Continetti makes an important point in passing:
When you look at conservative commentary today, you see a lot of people interpreting the rise of the Tea Party and the coming Republican victories as signs that suddenly the country has become indistinguishable from CPAC. I do not see that as the case. While the public has been drifting right on a number of issues, there is the real danger that conservatives and Republicans will over-interpret whatever happens in November, just as liberals and Democrats over-interpreted the 2008 election.
Once again, you stumble upon the truth, Morton!
Long ago, this was my basic assumption about the immediate future of the GOP. They could not cognitively handle that they had supported an administration that spent like left-liberals, poured trillions into nation-building in failed states, fought a war on dramatically false pretenses, authorized illegal torture by presidential decree, lost a major US city, and turned a surplus into a spiraling deficit, leaving no wriggle room for when a storm like the financial collapse of 2008 occurred. So they simply went into denial, and blamed everything on the person who inherited this catastrophe.
Reduced to a purer rump based in the South, they reinforced their worst tendencies, as parties often do after losing elections in landslides. They became more anti-illegal immigrant, they chanted slogans about "liberty or tyranny" rather than offering proposals to solve our many problems, they became older and whiter and angrier. And because of the enduring recession and a centrist attempt to find a way for working poor to afford health insurance, they blamed all their woes on a black communist, taking from whites and giving to minorities. And from this strong elixir, they gained an appearance of strength. They may well do well this fall as a protest vote.
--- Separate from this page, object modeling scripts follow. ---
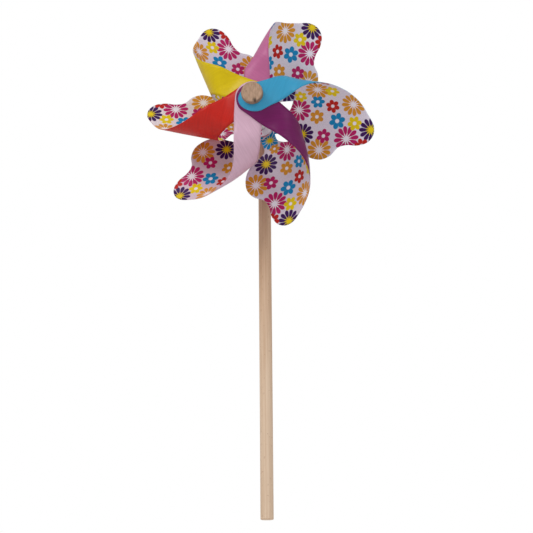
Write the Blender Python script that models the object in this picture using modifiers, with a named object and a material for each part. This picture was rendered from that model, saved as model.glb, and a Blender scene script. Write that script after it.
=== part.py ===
"""A six-blade pinwheel on a wooden stick.

Metres, +Z up. The origin is the centre of the stick's bottom face, and the rotor faces -Y.
"""

from math import ceil, cos, hypot, pi, radians, sin, sqrt

import bpy
from mathutils import Matrix, Vector
from mathutils.geometry import delaunay_2d_cdt

MM = 0.001

# Stick
STICK_RADIUS = 5.0 * MM
HUB_HEIGHT = 312.0 * MM
STICK_ABOVE_HUB = 12.0 * MM

# Along the rotor's axis, as distances forward of the stick's own axis
REAR_TABS = 18.0 * MM
HUB_LENGTH = 58.5 * MM
SHEET = 0.4 * MM
SHEET_PITCH = 0.8 * MM
GAP = 0.3 * MM

# Hub pieces
PIN_RADIUS = 1.5 * MM
BORE_RADIUS = 1.8 * MM
BEAD_RADIUS = 5.0 * MM
TUBE_RADIUS = 3.0 * MM
WASHER_RADIUS = 6.0 * MM
WASHER_THICKNESS = 0.8 * MM
DISC_RADIUS = 8.3 * MM
DISC_THICKNESS = 5.0 * MM
DISC_SOCKET = 3.6 * MM

# Blade, flat: u runs out from the hub and v from the rear hole to the front hole
HOLE_SPACING = 99.0 * MM
REAR_TAB_RADIUS = 9.0 * MM
FRONT_TAB_RADIUS = 11.7 * MM
FRONT_TAB = (1.2 * MM, HOLE_SPACING + 3.4 * MM)
EDGE_STEP = 4.5 * MM
GRID_STEP = 5.6 * MM
HUB_RINGS = (5.2 * MM, 9.2 * MM, 13.2 * MM, 17.2 * MM)

# Blade, rolled: the sheet leaves the rear tab at one slope and comes back to the front tab at the other
REAR_SLOPE = radians(14.7)
FRONT_SLOPE = radians(217.4)
TAPER = 3.07
ROLL_STEPS = 48
REAR_FLAT, REAR_FREE = 9.5 * MM, 26.0 * MM
FRONT_FLAT, FRONT_FREE = 17.0 * MM, 40.0 * MM
HOLE_FLAT, HOLE_FREE = 5.0 * MM, 20.0 * MM
DISH_START, DISH_SLOPE = 6.0 * MM, -0.3
PINCH_FROM, PINCH_TO = 10.0 * MM, 62.0 * MM
SWELL_FROM, SWELL_TOP, SWELL_TO = 15.0 * MM, 50.0 * MM, 95.0 * MM

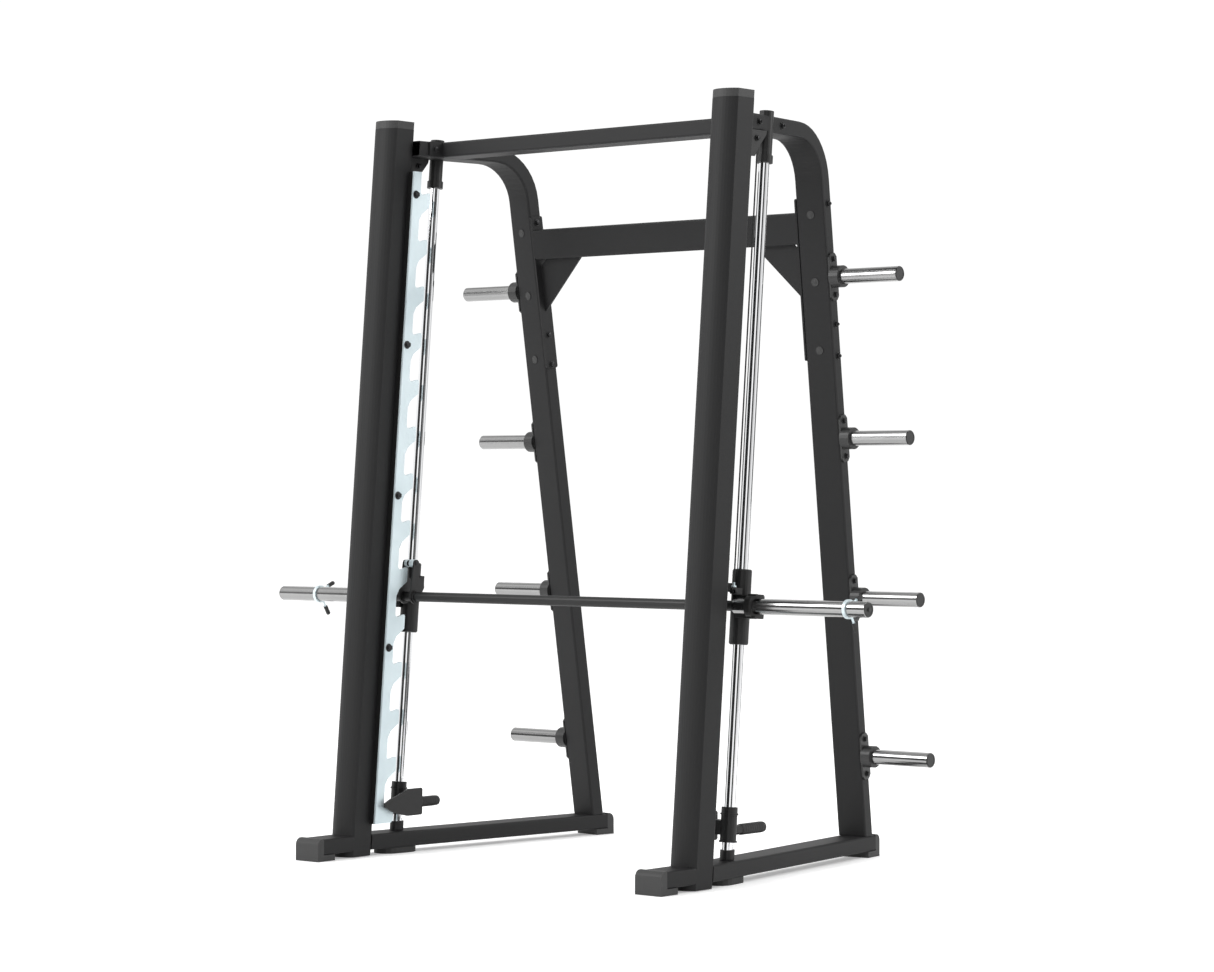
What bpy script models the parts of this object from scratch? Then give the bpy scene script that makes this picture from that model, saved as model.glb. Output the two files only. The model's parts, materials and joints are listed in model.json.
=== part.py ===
"""A counterbalanced smith machine, built as separate pieces in metres, +Z up.

The origin is on the floor at the middle of the base. X runs along the bar, -Y is the
lifter's side. Every side piece is modelled on the right (+X) and mirrored to the left.
"""

import bmesh
import bpy
from math import acos, cos, floor, pi, radians, sin, tan
from mathutils import Matrix, Vector

# ---- overall sizes
HEIGHT = 2.400
BASE_DEPTH = 1.3095
UPRIGHT_X = 0.706
LEAN = radians(5.0)         # uprights, guide rods and notch plates lean back
SPLAY = radians(8.0)        # side frames close in towards the rear, seen from above
LEG_LEAN = radians(8.0)     # rear legs lean forward within the side frame
GAP = 0.0003                # between pieces that touch

# ---- tubes
UPRIGHT_W = 0.100
UPRIGHT_SIDE = 0.082        # length of the straight side of the D section
UPRIGHT_BOW = 0.025         # how far its front bulges
UPRIGHT_BOTTOM = 0.002
UPRIGHT_WALL = 0.003
TUBE_W = 0.100
TUBE_H = 0.050
TUBE_WALL = 0.003
TUBE_CORNER = 0.006
BEAM_BOTTOM = 0.020
BEND_R = 0.165              # centre line of the bend from rear leg to top beam
BEND_STEPS = 10
TOP_BEAM_DROP = 0.0875      # top of the machine to the top beam's centre line
CAP_H = 0.025

# ---- places along the base, from the front foot
FRONT_SETBACK = 0.243       # front foot to the upright's rear face, at the floor
LEG_FOOT_S = 1.008          # upright's rear face to the rear leg's centre line, at the floor
FOOT_CAP_T = 0.028
FOOT_PAD_L = 0.078
FOOT_CAP_H = 0.0725
MID_PAD_S = 0.145
MID_PAD_L = 0.150
MID_PAD_W = 0.090

# ---- guide rod and carriage
ROD_X = 0.689
ROD_BEHIND = 0.1485         # upright's rear face to the rod's centre line
ROD_D = 0.034
SOCKET_D = 0.045
SOCKET_COLLAR_D = 0.053
SOCKET_COLLAR_H = 0.023
SOCKET_TOP_OVER_BEAM = 0.015
SOCKET_BELOW_BEAM = 0.095
BOTTOM_SOCKET_H = 0.031
BEARING_D = 0.060
BEARING_L = 0.223
CARRIAGE_Z = 0.8335
BAR_AHEAD = 0.066           # rod centre line to bar centre line
BAR_D = 0.032
BAR_OVERALL = 2.4266
SLEEVE_D = 0.048
SLEEVE_START_X = 0.724
SLEEVE_END_WALL = 0.006
SLEEVE_END_HOLE_R = 0.004
SLEEVE_RIM = 0.0015
BOSS_D = 0.076
BOSS_X = 0.779
BOSS_T = 0.021
BOSS_LIP_L = 0.012
CABLE_LUG_TOP = 0.056       # above the carriage's middle
CABLE_START = 0.072

# ---- hooks and notch plates
NOTCH_PITCH = 0.154
NOTCHES_BELOW = 5
HOOK_R = 0.109              # bar centre to hook pin centre
HOOK_REST = radians(-3.0)   # lean of the hook at rest, forward positive
HOOK_CLOSED = radians(23.0)
HOOK_PIN_D = 0.020
HOOK_PLATE_T = 0.006
HOOK_INNER_X = 0.6065
HOOK_OUTER_X = 0.6530
HOOK_HUB_D = 0.048
HOOK_TIP_R = 0.012
PLATE_X = 0.634
PLATE_T = 0.007
PLATE_FRONT = -0.016        # offsets from the upright's rear face
NOTCH_CLEARANCE = 0.001
LIP_REAR = 0.066
LIP_L = 0.046
LIP_SLANT = 0.039
RAIL_REAR = 0.014
PLATE_BOTTOM = 0.105
PLATE_TOP_DROP = 0.165

# ---- counterweight, cable and pulleys
WEIGHT_W = 0.070
WEIGHT_D = 0.050
WEIGHT_L = 0.480
WEIGHT_TOP_DROP = 0.645
WEIGHT_OFFSET = -0.045      # cable and weight, from the upright's rear face
CABLE_D = 0.005
CABLE_AHEAD = 0.060         # rod centre line to the lifting run of the cable
PULLEY_R = 0.020            # at the cable's centre line
PULLEY_RIM_R = 0.0225
PULLEY_W = 0.012
PULLEY_BELOW_BEAM = 0.0255
AXLE_D = 0.008
BRACKET_T = 0.005
SLOT_W = 0.034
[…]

But what then? They do not have the courage or conviction of the British Tories, who are actually cutting spending with a vengeance, while tackling climate change and promoting values like commitment and responsibility for all citizens, gay and straight. And so they will be asked by Obama, if they win back the House, to take a stand on the debt, along the lines of his debt commission. What then? Will they grow up and deal or retreat in Palinite denialism?
I suspect the latter ... which could well lead to a landslide for Obama in 2012. Obama's strength as a moderator and facilitator will be made stronger by a divided Congress. And voters will be very leery of handing the presidency to a Republican if the GOP also runs the Congress (or seems likely to). Unlike Clinton, of course, Obama will also have moved the needle pragmatically leftward - on financial regulation and health insurance, not to speak of foreign policy. On this, I share Charles Krauthammer's argument that the long run still favors Obama. Decisively. And the Republicans are making this more likely, not less, by their extremism and anger.
They are huffing the glue of their own bankrupt ideology. That leads away from power, not toward it.